Document Type : Research Article


1 Islamic Azad University, Varamin Pishva Branch

2 Department of Food Science, Varamin-Pishva Branch, Islamic Azad University, Varamin, Iran.


Introduction: Potato is raw food stuff with high popularity worldwide when deep fried. Deep frying is a fast budget process used for preparing savory food. In this process, oil is used both as a heating intermediate and as an ingredient producing calorific products. Nutrition has become a major health concern, particularly in developmental countries where obesity has turned into an ever-increasing problem, mostly among children. Deep frying is a widely-practiced method for cooking fast foods with desirable sensory properties. Frying is a process of simultaneous heat and mass transfer where heat is transferred by a combination of convection and conduction. At high temperatures, a great amount of moisture content is also lost as vapor, compensated by oil uptake in foods. Oil uptake of foods is an important concern associated with their moisture loss. Thus, it is important to examine moisture loss during frying. Today, the interest in production and consumption of low-fat French fries is on the rise. At the same time, the frying method has a great effect on quantitative and qualitative characteristics of foods. The final moisture content in French fries is about 38% of the product’s final weight. sufficient moisture content is therefore required in French fries to achieve both a soft moist core and a crunchy tasty crust. Numerous methods or pretreatments such as ultrasound and drying may improve these properties.
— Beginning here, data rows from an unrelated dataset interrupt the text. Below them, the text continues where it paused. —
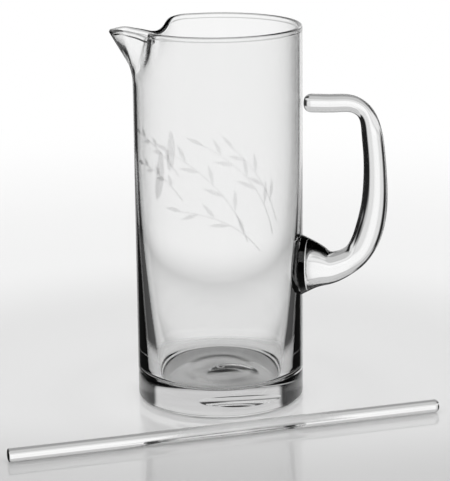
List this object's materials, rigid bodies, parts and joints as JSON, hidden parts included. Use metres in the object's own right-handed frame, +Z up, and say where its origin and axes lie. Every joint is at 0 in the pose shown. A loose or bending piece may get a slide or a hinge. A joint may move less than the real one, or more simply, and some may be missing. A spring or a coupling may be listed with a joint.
{
  "type": "cocktail pitcher",
  "caption": "Straight-sided clear glass mixing pitcher with a pulled spout, an applied loop handle and a glass stirring rod beside it.",
  "frame": {"origin": "centre of the pitcher's foot, on the surface that it stands on", "axes": "+Z up along the pitcher's axis, -X towards the spout, +X towards the handle"},
  "size_m": [0.2373, 0.1934, 0.2305],
  "materials": {
    "blown_glass": "clear, fire-polished",
    "handle_glass": "clear, fire-polished",
    "rod_glass": "clear, fire-polished"
  },
  "bodies": {
    "pitcher": {"pitcher_body": "blown_glass", "handle": "handle_glass"},
    "rod": {"stirring_rod": "rod_glass"}
  },
  "joints": [
    {"name": "rod_lift", "type": "slide", "parent": "pitcher", "child": "rod", "axis": [0, 0, 1], "range_m": [0, 0.3]}
  ]
}
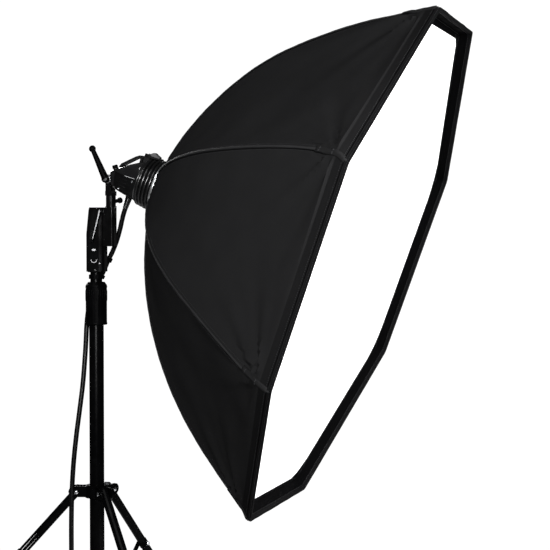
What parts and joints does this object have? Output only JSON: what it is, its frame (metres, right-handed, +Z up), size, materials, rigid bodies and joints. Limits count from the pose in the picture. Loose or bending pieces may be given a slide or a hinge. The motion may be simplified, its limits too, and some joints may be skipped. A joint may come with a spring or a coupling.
{
  "type": "studio softbox",
  "caption": "Octagonal softbox with a recessed diffuser on a tilting flash head, held by a stand adapter on a folding tripod light stand, with its lamp cable.",
  "frame": {"origin": "on the floor under the middle of the object's box, the lamp cable left out", "axes": "+Z up from the floor; -Y the way the softbox faces, which slopes 20.4 degrees down at rest; +X to the right of someone who stands in front and looks at the diffuser"},
  "size_m": [1.1272, 1.3656, 1.612],
  "materials": {
    "canopy_cloth": "black woven polyester with a faint sheen",
    "lip_cloth": "matt black webbing and loop tape",
    "diffuser_cloth": "white diffusion cloth, plain fine weave",
    "rod_steel": "bright spring steel",
    "ring_alloy": "satin machined",
    "housing_plastic": "fine-textured black moulding",
    "grip_rubber": "matt black rubber",
    "frosted_glass": "frosted borosilicate",
    "grey_plastic": "satin grey moulding",
    "stand_metal": "semi-gloss black anodised and lacquered alloy",
    "clamp_plastic": "satin black glass-filled nylon",
    "cable_rubber": "smooth matt black jacket",
    "connector_plastic": "black moulding"
  },
  "bodies": {
    "stand": {"base_column": "stand_metal", "column_cap": "clamp_plastic", "clamp_sleeve": "clamp_plastic", "leg_collar": "stand_metal", "collar_screw": "rod_steel", "cable_lower": "cable_rubber", "cable_coil": "cable_rubber", "cable_connector": "connector_plastic"},
    "leg_1": {"leg_1": "stand_metal", "foot_1": "grip_rubber"},
    "brace_1": {"brace_1": "stand_metal"},
    "leg_2": {"leg_2": "stand_metal", "foot_2": "grip_rubber"},
    "brace_2": {"brace_2": "stand_metal"},
    "leg_3": {"leg_3": "stand_metal", "foot_3": "grip_rubber"},
    "brace_3": {"brace_3": "stand_metal"},
    "brace_slider": {"brace_slider": "clamp_plastic"},
    "sleeve_knob": {"sleeve_knob": "clamp_plastic"},
    "riser": {"riser_tube": "stand_metal", "riser_clip": "clamp_plastic", "cable_middle": "cable_rubber"},
    "adapter": {"adapter_body": "stand_metal", "tilt_fork": "stand_metal", "adapter_clip": "clamp_plastic", "cable_upper": "cable_rubber"},
    "adapter_lever": {"adapter_lever": "stand_metal"},
    "head": {"head_housing": "housing_plastic", "head_collar": "grip_rubber", "tilt_tongue": "stand_metal", "cable_gland": "grip_rubber", "carry_bail": "housing_plastic", "glass_dome": "frosted_glass", "flash_tube": "frosted_glass", "modelling_lamp": "frosted_glass", "speedring_insert": "ring_alloy"},
    "tilt_handle": {"tilt_handle": "housing_plastic"},
    "collar_latch": {"collar_latch": "grey_plastic"},
    "power_dial": {"power_dial": "housing_plastic"},
    "test_button": {"test_button": "grey_plastic"},
    "softbox": {"speedring": "ring_alloy", "rod_1": "rod_steel", "rod_2": "rod_steel", "rod_3": "rod_steel", "rod_4": "rod_steel", "rod_5": "rod_steel", "rod_6": "rod_steel", "rod_7": "rod_steel", "rod_8": "rod_steel", "canopy_panel_1": "canopy_cloth", "canopy_panel_2": "canopy_cloth", "canopy_panel_3": "canopy_cloth", "canopy_panel_4": "canopy_cloth", "canopy_panel_5": "canopy_cloth", "canopy_panel_6": "canopy_cloth", "canopy_panel_7": "canopy_cloth", "canopy_panel_8": "canopy_cloth", "front_lip": "lip_cloth", "front_diffuser": "diffuser_cloth", "inner_diffuser": "diffuser_cloth"}
  },
  "joints": [
    {"name": "leg_fold_1", "type": "hinge", "parent": "stand", "child": "leg_1", "pos_m": [0.04399, 0.13255, 0.553], "axis": [0.2924, 0.9563, 0], "range_deg": [0, 41]},
    {"name": "brace_turn_1", "type": "hinge", "parent": "leg_1", "child": "brace_1", "pos_m": [0.17222, 0.09335, 0.4046], "axis": [0.2924, 0.9563, 0], "range_deg": [-82, 0]},
    {"name": "leg_fold_2", "type": "hinge", "parent": "stand", "child": "leg_2", "pos_m": [-0.01035, 0.19082, 0.553], "axis": [-0.9744, -0.225, 0], "range_deg": [0, 41]},
    {"name": "brace_turn_2", "type": "hinge", "parent": "leg_2", "child": "brace_2", "pos_m": [-0.04051, 0.32147, 0.4046], "axis": [-0.9744, -0.225, 0], "range_deg": [-82, 0]},
    {"name": "leg_fold_3", "type": "hinge", "parent": "stand", "child": "leg_3", "pos_m": [-0.03364, 0.11463, 0.553], "axis": [0.682, -0.7314, 0], "range_deg": [0, 41]},
    {"name": "brace_turn_3", "type": "hinge", "parent": "leg_3", "child": "brace_3", "pos_m": [-0.13171, 0.02318, 0.4046], "axis": [0.682, -0.7314, 0], "range_deg": [-82, 0]},
    {"name": "slider_travel", "type": "slide", "parent": "stand", "child": "brace_slider", "axis": [0, 0, 1], "range_m": [-0.10324, 0]},
    {"name": "sleeve_knob_turn", "type": "hinge", "parent": "stand", "child": "sleeve_knob", "pos_m": [0.03094, 0.15417, 0.962], "axis": [0.9668, 0.2554, 0], "range_deg": [0, 360]},
    {"name": "riser_slide", "type": "slide", "parent": "stand", "child": "riser", "axis": [0, 0, 1], "range_m": [-0.006, 0.45], "deforming": ["cable_lower"]},
    {"name": "adapter_pan", "type": "hinge", "parent": "riser", "child": "adapter", "pos_m": [0, 0.146, 1.1], "axis": [0, 0, 1], "range_deg": [-60, 60], "deforming": ["cable_middle"]},
    {"name": "adapter_lever_swing", "type": "hinge", "parent": "adapter", "child": "adapter_lever", "pos_m": [-0.02265, 0.13269, 1.20428], "axis": [0, 0.9744, 0.225], "range_deg": [0, 110]},
    {"name": "head_tilt", "type": "hinge", "parent": "adapter", "child": "head", "pos_m": [0, 0.1125, 1.2715], "axis": [1, 0, 0], "range_deg": [-80, 10], "deforming": ["cable_upper"]},
    {"name": "tilt_handle_turn", "type": "hinge", "parent": "head", "child": "tilt_handle", "pos_m": [-0.0276, 0.1125, 1.2715], "axis": [1, 0, 0], "range_deg": [-25, 25]},
    {"name": "collar_latch_lift", "type": "hinge", "parent": "head", "child": "collar_latch", "pos_m": [0, 0.01994, 1.32531], "axis": [1, 0, 0], "range_deg": [-60, 0]},
    {"name": "power_dial_turn", "type": "hinge", "parent": "head", "child": "power_dial", "pos_m": [-0.011, 0.09494, 1.29851], "axis": [0, 0.2691, 0.9631], "range_deg": [-135, 135]},
    {"name": "test_button_press", "type": "slide", "parent": "head", "child": "test_button", "axis": [0, -0.2691, -0.9631], "range_m": [0, 0.002], "stiffness_N_per_m": 600},
    {"name": "softbox_roll", "type": "hinge", "parent": "head", "child": "softbox", "pos_m": [0, -0.02164, 1.24775], "axis": [0, 0.9373, 0.3486], "continuous": true}
  ],
  "couplings": [
    {"joint": "brace_turn_1", "follows": "leg_fold_1", "ratio": -2},
    {"joint": "leg_fold_2", "follows": "leg_fold_1", "ratio": 1},
    {"joint": "brace_turn_2", "follows": "leg_fold_1", "ratio": -2},
    {"joint": "leg_fold_3", "follows": "leg_fold_1", "ratio": 1},
    {"joint": "brace_turn_3", "follows": "leg_fold_1", "ratio": -2},
    {"joint": "slider_travel", "follows": "leg_fold_1", "m_per_rad": -0.14413}
  ]
}
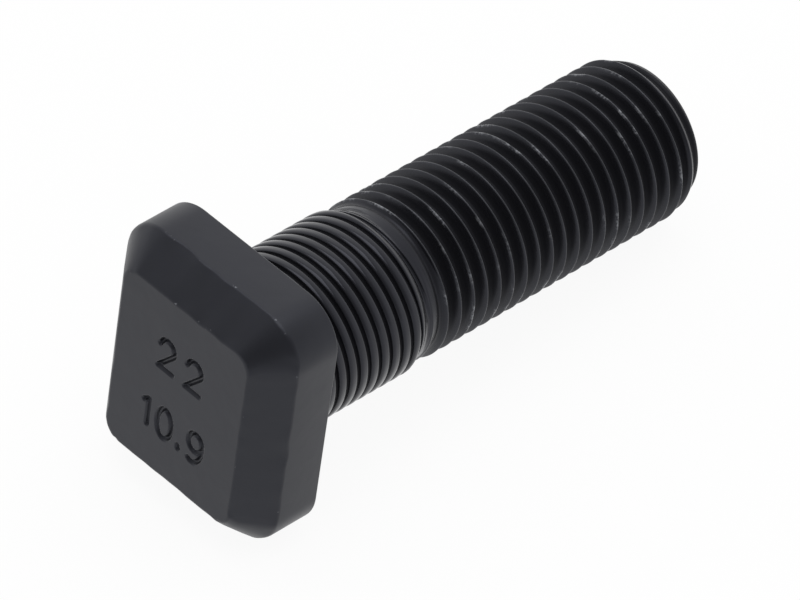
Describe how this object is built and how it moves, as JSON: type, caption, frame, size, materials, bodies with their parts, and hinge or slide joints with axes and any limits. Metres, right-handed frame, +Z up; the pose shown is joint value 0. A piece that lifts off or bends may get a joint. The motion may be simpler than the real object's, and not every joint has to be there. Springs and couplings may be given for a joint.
{
  "type": "wheel bolt",
  "caption": "Steel wheel bolt with a chamfered oblong head, a press-in locking band under it and a coarse threaded shank, lying on its side.",
  "frame": {"origin": "middle of the bolt's outline on the surface that it lies on", "axes": "+X along the bolt from the head to the tip, which dips 5.94 degrees because the head is taller than the shank; +Z up; +Y across the head's shorter side"},
  "size_m": [0.0838, 0.0304, 0.0367],
  "materials": {
    "phosphated_steel": "matt black phosphated and oiled steel"
  },
  "bodies": {
    "root": {"wheel_bolt": "phosphated_steel"}
  },
  "joints": []
}
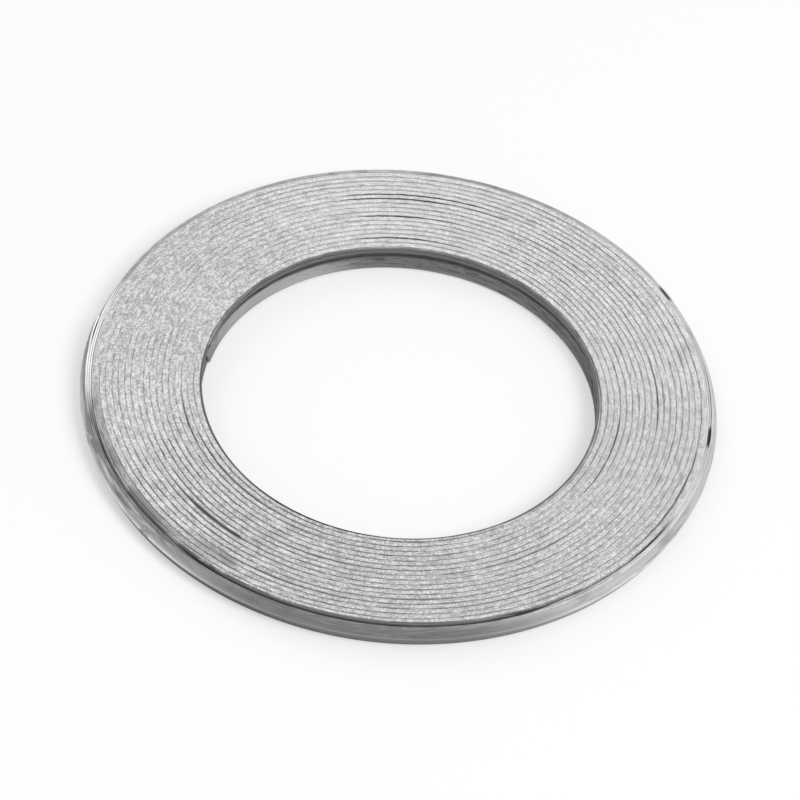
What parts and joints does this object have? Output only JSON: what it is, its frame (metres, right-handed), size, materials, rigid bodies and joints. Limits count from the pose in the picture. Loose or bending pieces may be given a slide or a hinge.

Moreover, finding relationships between different variables during deep frying by modelling may provide an optimal control over process conditions thereby improving the quality of the final fried product. In the present study, effects of ultrasound and drying pretreatments on moisture content, oil uptake, activation energy and effective moisture diffusion coefficient in Satina potato slices during deep frying were investigated.
Material and methods: 10kg of Satina potatoes were provided and stored at room temperature. Bahar vegetable frying oil containing cotton seed, sunflower and soybean oils was used for frying. For each experiment, potatoes were washed, peeled and sliced by a household French fry cutter with 1.2×1.2×4 cm dimensions. The cut samples were placed in a plate to avoid moisture loss and were washed with distilled water to remove surface starch before frying. The excess surface water was also removed by a hygroscopic paper. Then ultrasonic pretreatments at two frequencies of 20 and 40 kHz were applied for 15min, and the drying pretreatment was also conducted at 60°C for 15min. To fry the samples the fryer was filled with 1.5 lit of oil. The deep fryer was set to adjust temperature and frying time automatically. When the temperature reached the set value, 100-120g potato samples were placed in the frying basket, which was then submerged in oil automatically. The pretreated samples were fried at 170°C and 190°C for 5, 7 and 10 min. Oil uptake and moisture loss during frying were recorded at certain time intervals. Next, the fried samples were removed from the deep fryer and were placed on a mesh tray to remove the excess oil. The oil uptake and moisture content were analyzed. Oil content was measured by the Soxhlet method. It is based on extracting fat from foods using proper solvents. Moisture content was measured by drying in a convection oven at 105°C until reaching a constant weight. Moisture content and oil uptake of potatoes slices during deep frying were also modeled versus time. The factorial experiment was laid out in a completely randomized design with three replications, and means were compared using Duncan’s multiple-range test. SPSS 14 was used for statistical analyses.
Results & Discussion: According to the results, samples pretreated with 20 kHz ultrasound at the same temperature and time conditions had higher moisture content than those treated with the 40 kHz frequency. The highest moisture content was found in samples pretreated with 20 kHz at 170°C for 5min. On the other hand, samples receiving 40 kHz ultrasound pretreatment showed higher effective moisture diffusion coefficient and activation energy than those receiving the 20 kHz pretreatment. The highest diffusion coefficient was achieved using 40 kHz at 190°C for 5min, whereas the highest activation energy was observed with 40 kHz at 170°C for 10 min. It should be mentioned that the effective diffusion coefficient was within the 6.95 × 10-8 – 8.80×10-8 m2/s (R2=0.99) range. Activation energy was also in the range of 13.161 – 16.307 kJ/mol (R2=0.99).
Conclution: Samples pretreated with 40 kHz ultrasound showed the lowest oil uptake as compared with those pretreated with 20 kHz frequency. The highest oil uptake was observed for samples pretreated with 20 kHz at 170°C for 10 min. Through the multivariable regression analysis, it was found that the exponential model had the best fitting in predicting changes in moisture content and oil absorption.